The Orange County town with the fastest-selling homes, according to his report, is Portola Hills. It would take nine days to sell all for-sale homes there at the current buying pace. A year ago, that area was at 1.14 months.
Thomas recorded Laguna Beach as the slowest market to sell a home, at 4.76 months for the whole supply. Still, a year ago, that city was at nine months.
THE PERFECT STORM
A forecast by the California Association of Realtors has home prices rising for the third year in a row in 2013, reaching the highest level in four years.
"The market has improved moderately over the past year, and we expect that to continue into 2013," a CAR statement quoted association President LeFrancis Arnold as saying. "Sales would be even higher if inventory were less constrained in REO-dominated markets, particularly in the Central Valley and Inland Empire, where there is an extreme shortage of available homes."
Inman.com says: "Nearly every major market (in the country) has seen double-digit declines in inventories of for-sale listings, making multiple-bid situations common."

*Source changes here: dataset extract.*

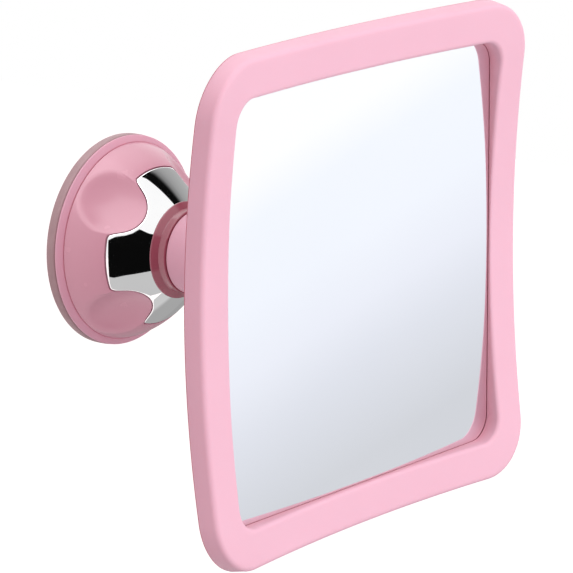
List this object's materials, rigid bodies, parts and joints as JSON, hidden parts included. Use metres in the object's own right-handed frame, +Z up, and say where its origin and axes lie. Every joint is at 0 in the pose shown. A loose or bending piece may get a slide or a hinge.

Smith described an open house for a short sale that pulled in some 50 people in about a half hour and was expected to elicit more than 30 offers in a day, undoubtedly driving up the price. "Purchasing a 'steal deal' isn't happening right now in Huntington Beach and surrounding beach cities," he wrote on his Facebook page. "The days of lowball offers and other demands by buyers are history for now. It is definitely a seller's market."
Powalski, a real estate agent with Prudential California Realty in Mission Viejo, has answers for sellers who wonder about prices rising and whether they should wait to put their homes on the market.
"I explain to my clients that buyers are out in great numbers right now," she says. "Serious buyers usually continue looking through the holidays, especially this year since the interest rates are so incredibly low."
Doubleday, of Ladera Ranch, notes there were other periods when there was a rush to buy property, but not at these rates: "It's like the perfect storm."